Canon has patched seven critical buffer-overflow bugs affecting its small office multifunction printers and laser printers.
Tracked as CVE-2023-6229 through CVE-2023-6234 (plus CVE-2024-0244), they affect different processes common across Canon’s product lines – the username or password process involved with authenticating mobile devices, for example, the Service Location Protocol (SLP) attribute request process, and more.
The company assigned them all “critical” 9.8 out of 10 ratings on the Common Vulnerability Scoring System (CVSS) scale. As explained in a security advisory, they can allow unauthenticated attackers to remotely perform denial of service (DoS) or arbitrary code execution against any affected printers connected directly to the Internet. They also offer a handy pivot point to burrow deeper into victim networks.
No exploitations have been observed in the wild as of yet, according to the company’s European site, but owners should scan for indicators of compromise given that the bugs have been publicly known but unpatched for months.
Hard to Handle: The Problem With Printer Security
The seven vulnerabilities patched on Feb. 5 were revealed alongside dozens of others at Pwn2Own Toronto’s SOHO Smashup last summer, where contestants were invited to breach routers and then the small office/home office (SOHO) devices they connect to.
Printers, so rarely recognized as fertile grounds for cyberattacks, were given their own category at the event.
“It’s a pretty large attack surface right now that’s often overlooked, especially in small businesses, because it’s hard to manage from an enterprise level,” explains Dustin Childs, head of threat awareness for Trend Micro’s Zero Day Initiative (ZDI), which runs the Pwn2Own hacking contest. “I mean, it’s not like printers have automatic updates or other features that you can use to manage them cleanly and easily.”
He adds, “printers have always been kind of notorious for being finicky. You can go back to Office Space — one of the big scenes where they took a baseball bat to the printer. It’s a joke, but it’s a joke that’s based in reality. These things are difficult to manage. The drivers are difficult to manage. And there’s a lot of problematic software on them.”
As a result, an old office printer — connected to other, more sensitive devices in a small or midsized business (SMB) network — tends to be rather trivial to crack.
“I was a little shocked with how little they had to work on it to find really workable exploits,” Childs recalls of Pwn2Own Toronto. As a case in point: “Last year somebody played the Mario theme on a printer. And he said it took him longer to figure out how to play the Mario theme than to exploit the printer.”
What SMBs Can Do About Printer Security Chaos
Beyond the obvious step of updating to the latest firmware, Canon is advising its customers to “set a private IP address for the products and create a network environment with a firewall or wired/Wi-Fi router that can restrict network access.”
The advice speaks to a larger point: that even if printers are thick and unwieldy, what’s manageable is their connectivity.

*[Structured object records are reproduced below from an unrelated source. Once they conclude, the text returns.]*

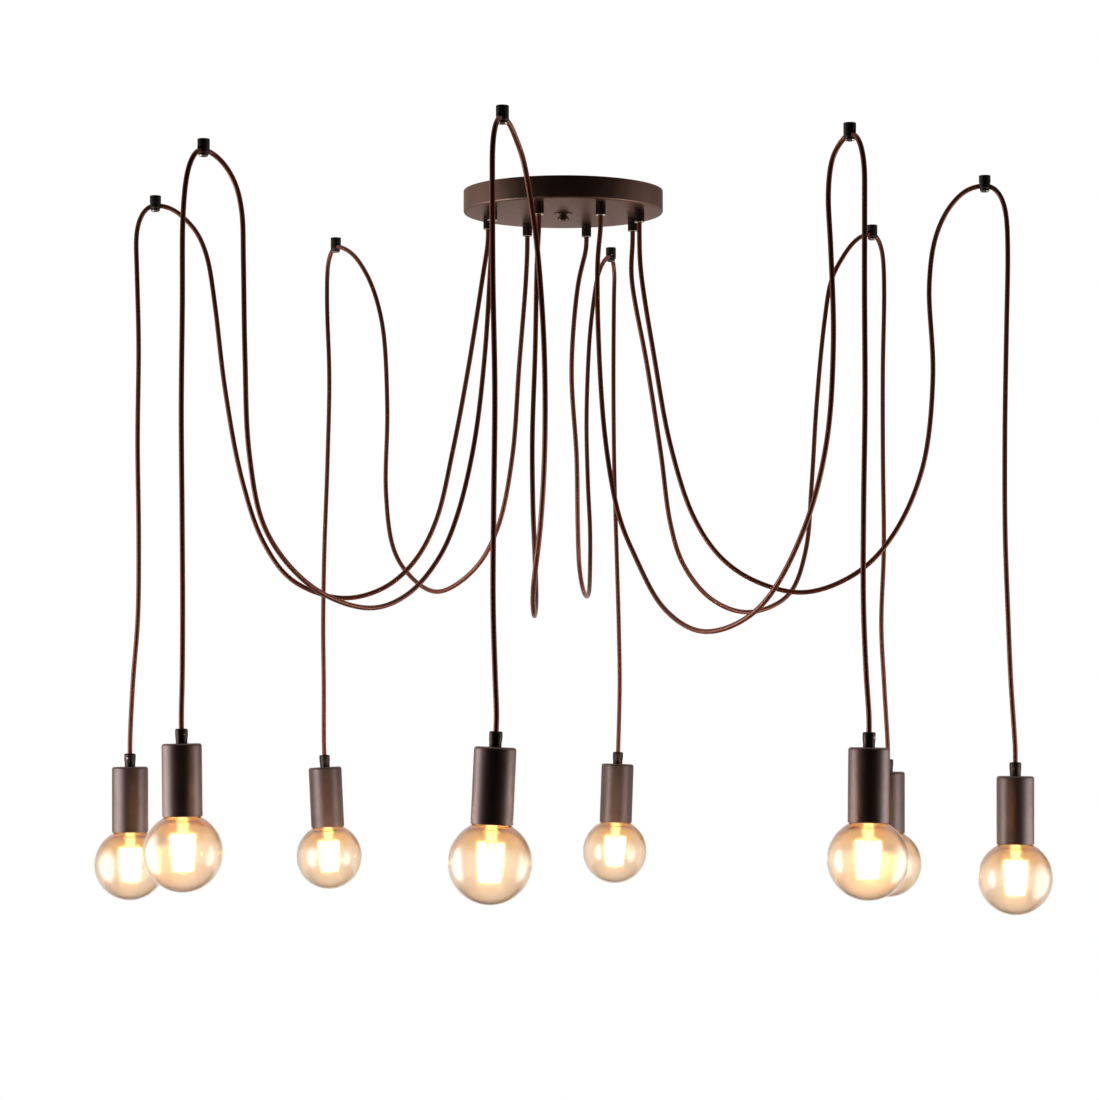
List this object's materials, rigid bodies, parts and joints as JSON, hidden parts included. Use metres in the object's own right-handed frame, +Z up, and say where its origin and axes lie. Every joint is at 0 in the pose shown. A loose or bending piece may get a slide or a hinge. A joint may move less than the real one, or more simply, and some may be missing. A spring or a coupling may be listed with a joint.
{
  "type": "spider pendant light",
  "caption": "Spider pendant light: round ceiling canopy with cords that swag out to ceiling hooks and hang down to metal cups with amber globe bulbs.",
  "frame": {"origin": "middle of the mounting bar's top face, on the ceiling plane, at the canopy's axis", "axes": "+Z up, out of the ceiling side; +X to the right and +Y away from the viewer in the picture"},
  "size_m": [1.0521, 1.089, 0.8049],
  "materials": {
    "bronze_coat": "satin dark bronze powder coat",
    "black_bronze": "satin near-black bronze",
    "zinc_plate": "zinc plated",
    "white_nylon": "matte",
    "phenolic": "moulded, matte",
    "cord_jacket": "satin dark red-brown jacket",
    "amber_glass": "clear amber, blown"
  },
  "bodies": {
    "ceiling": {"canopy_dish": "bronze_coat", "mounting_bar": "zinc_plate", "finial_nut": "black_bronze", "terminal_block": "white_nylon", "canopy_gland_1": "black_bronze", "ceiling_hook_1": "black_bronze", "swag_cord_1": "cord_jacket", "canopy_gland_2": "black_bronze", "ceiling_hook_2": "black_bronze", "swag_cord_2": "cord_jacket", "canopy_gland_3": "black_bronze", "ceiling_hook_3": "black_bronze", "swag_cord_3": "cord_jacket", "canopy_gland_4": "black_bronze", "ceiling_hook_4": "black_bronze", "swag_cord_4": "cord_jacket", "canopy_gland_5": "black_bronze", "ceiling_hook_5": "black_bronze", "swag_cord_5": "cord_jacket", "canopy_gland_6": "black_bronze", "ceiling_hook_6": "black_bronze", "swag_cord_6": "cord_jacket", "canopy_gland_7": "black_bronze", "ceiling_hook_7": "black_bronze", "swag_cord_7": "cord_jacket", "canopy_gland_8": "black_bronze", "ceiling_hook_8": "black_bronze", "swag_cord_8": "cord_jacket"},
    "pendant_1": {"drop_cord_1": "cord_jacket", "lampholder_1": "phenolic", "lamp_cup_1": "bronze_coat"},
    "screwed_bulb_1": {"bulb_1": "amber_glass"},
    "pendant_2": {"drop_cord_2": "cord_jacket", "lampholder_2": "phenolic", "lamp_cup_2": "bronze_coat"},
    "screwed_bulb_2": {"bulb_2": "amber_glass"},
    "pendant_3": {"drop_cord_3": "cord_jacket", "lampholder_3": "phenolic", "lamp_cup_3": "bronze_coat"},
    "screwed_bulb_3": {"bulb_3": "amber_glass"},
    "pendant_4": {"drop_cord_4": "cord_jacket", "lampholder_4": "phenolic", "lamp_cup_4": "bronze_coat"},
    "screwed_bulb_4": {"bulb_4": "amber_glass"},
    "pendant_5": {"drop_cord_5": "cord_jacket", "lampholder_5": "phenolic", "lamp_cup_5": "bronze_coat"},
    "screwed_bulb_5": {"bulb_5": "amber_glass"},
    "pendant_6": {"drop_cord_6": "cord_jacket", "lampholder_6": "phenolic", "lamp_cup_6": "bronze_coat"},
    "screwed_bulb_6": {"bulb_6": "amber_glass"},
    "pendant_7": {"drop_cord_7": "cord_jacket", "lampholder_7": "phenolic", "lamp_cup_7": "bronze_coat"},
    "screwed_bulb_7": {"bulb_7": "amber_glass"},
    "pendant_8": {"drop_cord_8": "cord_jacket", "lampholder_8": "phenolic", "lamp_cup_8": "bronze_coat"},
    "screwed_bulb_8": {"bulb_8": "amber_glass"}
  },
  "joints": [
    {"name": "swing_1", "type": "hinge", "parent": "ceiling", "child": "pendant_1", "pos_m": [0.37211, 0.25099, -0.01058], "axis": [0.7071, 0.7071, 0], "range_deg": [-11, 11]},
    {"name": "bulb_turn_1", "type": "hinge", "parent": "pendant_1", "child": "screwed_bulb_1", "pos_m": [0.3891, 0.26799, -0.72882], "axis": [-0.0052, 0, -1], "range_deg": [0, 1080]},
    {"name": "swing_2", "type": "hinge", "parent": "ceiling", "child": "pendant_2", "pos_m": [0.06195, 0.44076, -0.01058], "axis": [0.225, 0.9744, 0], "range_deg": [-11, 11]},
    {"name": "bulb_turn_2", "type": "hinge", "parent": "pendant_2", "child": "screwed_bulb_2", "pos_m": [0.06778, 0.46601, -0.72264], "axis": [-0.0349, 0, -0.9994], "range_deg": [0, 1080]},
    {"name": "swing_3", "type": "hinge", "parent": "ceiling", "child": "pendant_3", "pos_m": [-0.27899, 0.3558, -0.01058], "axis": [-0.3746, 0.9272, 0], "range_deg": [-11, 11]},
    {"name": "bulb_turn_3", "type": "hinge", "parent": "pendant_3", "child": "screwed_bulb_3", "pos_m": [-0.28799, 0.37809, -0.72518], "axis": [0.0506, 0, -0.9987], "range_deg": [0, 1080]},
    {"name": "swing_4", "type": "hinge", "parent": "ceiling", "child": "pendant_4", "pos_m": [-0.46198, 0.02987, -0.01058], "axis": [-1, 0, 0], "range_deg": [-11, 11]},
    {"name": "bulb_turn_4", "type": "hinge", "parent": "pendant_4", "child": "screwed_bulb_4", "pos_m": [-0.48601, 0.02987, -0.719], "axis": [0.0087, 0, -1], "range_deg": [0, 1080]},
    {"name": "swing_5", "type": "hinge", "parent": "ceiling", "child": "pendant_5", "pos_m": [-0.36848, -0.3353, -0.01058], "axis": [-0.6157, -0.788, 0], "range_deg": [-11, 11]},
    {"name": "bulb_turn_5", "type": "hinge", "parent": "pendant_5", "child": "screwed_bulb_5", "pos_m": [-0.38394, -0.35508, -0.6892], "axis": [0.0175, 0, -0.9998], "range_deg": [0, 1080]},
    {"name": "swing_6", "type": "hinge", "parent": "ceiling", "child": "pendant_6", "pos_m": [-0.06081, -0.51767, -0.01058], "axis": [-0.342, -0.9397, 0], "range_deg": [-11, 11]},
    {"name": "bulb_turn_6", "type": "hinge", "parent": "pendant_6", "child": "screwed_bulb_6", "pos_m": [-0.07005, -0.54304, -0.69065], "axis": [-0.0454, 0, -0.999], "range_deg": [0, 1080]},
    {"name": "swing_7", "type": "hinge", "parent": "ceiling", "child": "pendant_7", "pos_m": [0.28272, -0.42553, -0.01058], "axis": [0.515, -0.8572, 0], "range_deg": [-11, 11]},
    {"name": "bulb_turn_7", "type": "hinge", "parent": "pendant_7", "child": "screwed_bulb_7", "pos_m": [0.29566, -0.44705, -0.6921], "axis": [-0.014, 0, -0.9999], "range_deg": [0, 1080]},
    {"name": "swing_8", "type": "hinge", "parent": "ceiling", "child": "pendant_8", "pos_m": [0.45922, -0.10856, -0.01058], "axis": [0.9781, -0.2079, 0], "range_deg": [-11, 11]},
    {"name": "bulb_turn_8", "type": "hinge", "parent": "pendant_8", "child": "screwed_bulb_8", "pos_m": [0.48669, -0.11439, -0.72664], "axis": [-0.007, 0, -1], "range_deg": [0, 1080]}
  ]
}
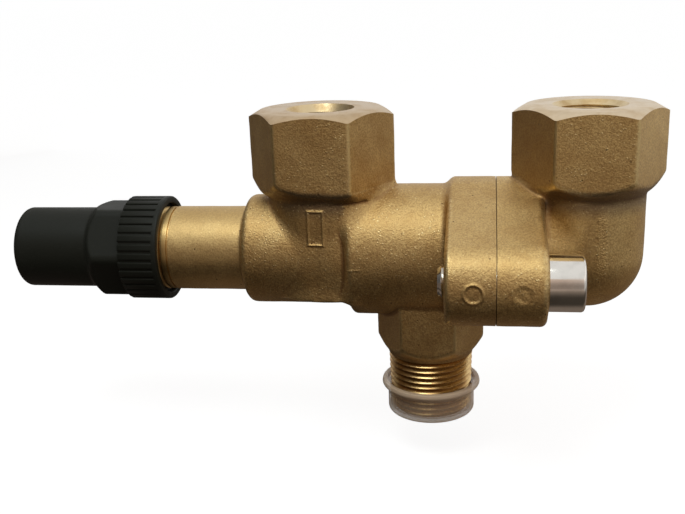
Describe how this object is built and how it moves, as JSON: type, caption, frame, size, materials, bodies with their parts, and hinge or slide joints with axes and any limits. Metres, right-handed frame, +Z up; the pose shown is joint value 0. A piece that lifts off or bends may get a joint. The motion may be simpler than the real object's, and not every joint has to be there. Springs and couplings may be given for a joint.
{
  "type": "changeover valve",
  "caption": "Forged brass changeover valve with a threaded inlet below, a screwed spindle under a black grip cap and hexagonal outlet ports above, one on a bolted-on elbow.",
  "frame": {"origin": "centre of the inlet's end face, at the lower end of its male thread", "axes": "+Z up the inlet's axis, +X along the main axis from the spindle cap towards the elbow, -Y the front"},
  "size_m": [0.2037, 0.0909, 0.0986],
  "materials": {
    "forged_brass": "shot-blasted forging with machined faces",
    "turned_brass": "turned",
    "plated_steel": "bright zinc plated",
    "spindle_steel": "turned",
    "white_seal": "smooth",
    "packing": "matte",
    "gasket": "matte",
    "black_plastic": "moulded, fine satin",
    "clear_plastic": "thin translucent"
  },
  "bodies": {
    "valve": {"valve_body": "forged_brass", "valve_body_chamber": "forged_brass", "valve_body_inlet": "forged_brass", "outlet_elbow": "forged_brass", "flange_gasket": "gasket", "flange_screw_front": "plated_steel", "flange_screw_rear": "plated_steel", "packing_washer": "turned_brass", "packing_ring_inner": "packing", "packing_ring_middle": "packing", "packing_ring_outer": "packing", "gland_follower": "turned_brass", "gland_nut": "turned_brass"},
    "shutter": {"shutter": "turned_brass", "seat_seal_left": "white_seal", "seat_seal_right": "white_seal"},
    "spindle": {"spindle": "spindle_steel", "thrust_washer": "spindle_steel", "shutter_clip": "spindle_steel"},
    "cap_seal": {"cap_seal": "gasket"},
    "cap": {"spindle_cap": "black_plastic"},
    "protector": {"thread_protector": "clear_plastic"}
  },
  "joints": [
    {"name": "shutter_slide", "type": "slide", "parent": "valve", "child": "shutter", "axis": [1, 0, 0], "range_m": [-0.0099, 0.0099]},
    {"name": "spindle_turn", "type": "hinge", "parent": "shutter", "child": "spindle", "pos_m": [-0.1, 0, 0.0526], "axis": [1, 0, 0], "range_deg": [-2376, 2376]},
    {"name": "cap_slide", "type": "slide", "parent": "valve", "child": "cap_seal", "axis": [-1, 0, 0], "range_m": [0, 0.0103]},
    {"name": "cap_turn", "type": "hinge", "parent": "cap_seal", "child": "cap", "pos_m": [-0.11, 0, 0.0526], "axis": [-1, 0, 0], "range_deg": [0, 1854]},
    {"name": "protector_pull", "type": "slide", "parent": "valve", "child": "protector", "axis": [0, 0, -1], "range_m": [0, 0.012]}
  ],
  "couplings": [
    {"joint": "spindle_turn", "follows": "shutter_slide", "rad_per_m": 4188.8},
    {"joint": "cap_slide", "follows": "cap_turn", "m_per_rad": 0.0003183}
  ]
}
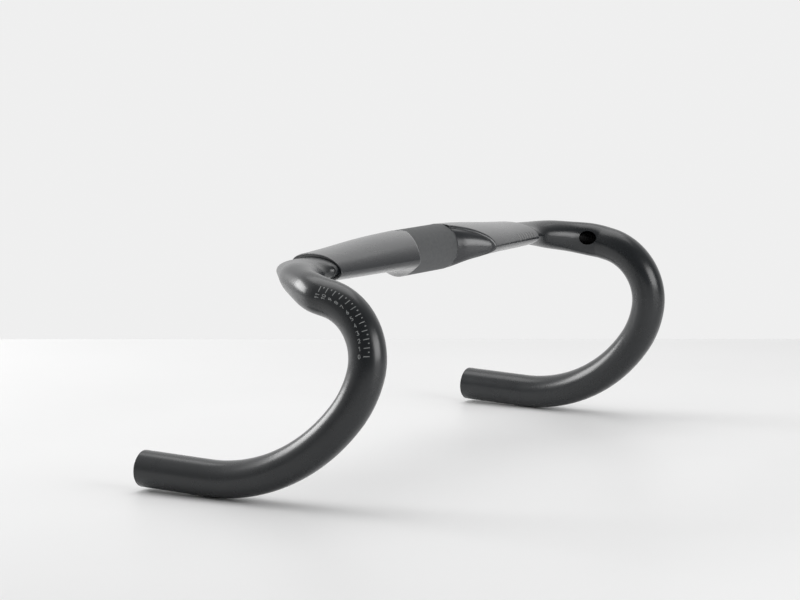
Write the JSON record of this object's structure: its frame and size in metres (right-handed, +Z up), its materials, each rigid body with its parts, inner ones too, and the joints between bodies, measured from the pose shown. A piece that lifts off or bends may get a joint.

“It used to be that there were, believe it or not, Internet-addressable printers. What businesses have done is they’ve gotten printers off the Internet, which is a change over the last decade. Now we’ve got them behind at least a firewall, or router, or something,” Childs explains.
However, he adds, “as we’ve seen with PrintNightmare and other printer-based exploits, you can get past that firewall and then attack a printer, then pivot from that to other targets within an enterprise.” To prevent a printer compromise from reaching further into a network, SMBs need to focus on properly segmenting different areas of their networks.
The best way to protect the printers themselves, meanwhile, is to patch. As Childs recalls, “I can’t tell you how many times I’ve heard of printers that were exploited that were three or four updates behind.”